DESCRIPTION OF THE TASK: Print each line of the listing once more, precisely as given.
##############################
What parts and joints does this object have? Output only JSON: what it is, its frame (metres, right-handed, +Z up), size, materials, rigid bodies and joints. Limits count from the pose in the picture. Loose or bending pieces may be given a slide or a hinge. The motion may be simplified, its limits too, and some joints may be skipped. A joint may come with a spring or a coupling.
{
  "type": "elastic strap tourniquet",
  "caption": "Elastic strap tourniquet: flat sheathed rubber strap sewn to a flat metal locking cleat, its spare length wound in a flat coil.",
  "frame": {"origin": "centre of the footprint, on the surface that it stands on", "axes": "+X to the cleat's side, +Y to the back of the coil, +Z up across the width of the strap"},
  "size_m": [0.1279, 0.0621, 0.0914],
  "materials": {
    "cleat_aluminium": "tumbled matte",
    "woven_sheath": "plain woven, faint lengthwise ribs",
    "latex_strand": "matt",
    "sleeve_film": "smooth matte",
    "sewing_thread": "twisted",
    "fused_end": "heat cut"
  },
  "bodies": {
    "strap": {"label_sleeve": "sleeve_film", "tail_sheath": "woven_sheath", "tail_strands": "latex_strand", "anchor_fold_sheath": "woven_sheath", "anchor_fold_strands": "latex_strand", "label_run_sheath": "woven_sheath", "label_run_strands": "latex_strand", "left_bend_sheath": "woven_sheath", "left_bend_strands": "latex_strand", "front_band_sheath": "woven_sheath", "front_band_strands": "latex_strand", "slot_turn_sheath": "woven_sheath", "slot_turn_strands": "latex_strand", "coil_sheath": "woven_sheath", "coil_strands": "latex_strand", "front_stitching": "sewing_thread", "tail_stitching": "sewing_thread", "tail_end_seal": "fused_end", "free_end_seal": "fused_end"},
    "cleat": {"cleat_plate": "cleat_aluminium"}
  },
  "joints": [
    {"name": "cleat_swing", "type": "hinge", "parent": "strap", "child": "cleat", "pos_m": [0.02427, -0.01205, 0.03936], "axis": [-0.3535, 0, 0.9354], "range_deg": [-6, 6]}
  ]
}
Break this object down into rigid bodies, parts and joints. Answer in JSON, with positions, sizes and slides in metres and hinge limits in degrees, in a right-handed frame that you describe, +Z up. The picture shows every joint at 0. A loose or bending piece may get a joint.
##############################
THE RESULT:
What parts and joints does this object have? Output only JSON: what it is, its frame (metres, right-handed, +Z up), size, materials, rigid bodies and joints. Limits count from the pose in the picture. Loose or bending pieces may be given a slide or a hinge. The motion may be simplified, its limits too, and some joints may be skipped. A joint may come with a spring or a coupling.
{
  "type": "elastic strap tourniquet",
  "caption": "Elastic strap tourniquet: flat sheathed rubber strap sewn to a flat metal locking cleat, its spare length wound in a flat coil.",
  "frame": {"origin": "centre of the footprint, on the surface that it stands on", "axes": "+X to the cleat's side, +Y to the back of the coil, +Z up across the width of the strap"},
  "size_m": [0.1279, 0.0621, 0.0914],
  "materials": {
    "cleat_aluminium": "tumbled matte",
    "woven_sheath": "plain woven, faint lengthwise ribs",
    "latex_strand": "matt",
    "sleeve_film": "smooth matte",
    "sewing_thread": "twisted",
    "fused_end": "heat cut"
  },
  "bodies": {
    "strap": {"label_sleeve": "sleeve_film", "tail_sheath": "woven_sheath", "tail_strands": "latex_strand", "anchor_fold_sheath": "woven_sheath", "anchor_fold_strands": "latex_strand", "label_run_sheath": "woven_sheath", "label_run_strands": "latex_strand", "left_bend_sheath": "woven_sheath", "left_bend_strands": "latex_strand", "front_band_sheath": "woven_sheath", "front_band_strands": "latex_strand", "slot_turn_sheath": "woven_sheath", "slot_turn_strands": "latex_strand", "coil_sheath": "woven_sheath", "coil_strands": "latex_strand", "front_stitching": "sewing_thread", "tail_stitching": "sewing_thread", "tail_end_seal": "fused_end", "free_end_seal": "fused_end"},
    "cleat": {"cleat_plate": "cleat_aluminium"}
  },
  "joints": [
    {"name": "cleat_swing", "type": "hinge", "parent": "strap", "child": "cleat", "pos_m": [0.02427, -0.01205, 0.03936], "axis": [-0.3535, 0, 0.9354], "range_deg": [-6, 6]}
  ]
}
Break this object down into rigid bodies, parts and joints. Answer in JSON, with positions, sizes and slides in metres and hinge limits in degrees, in a right-handed frame that you describe, +Z up. The picture shows every joint at 0. A loose or bending piece may get a joint.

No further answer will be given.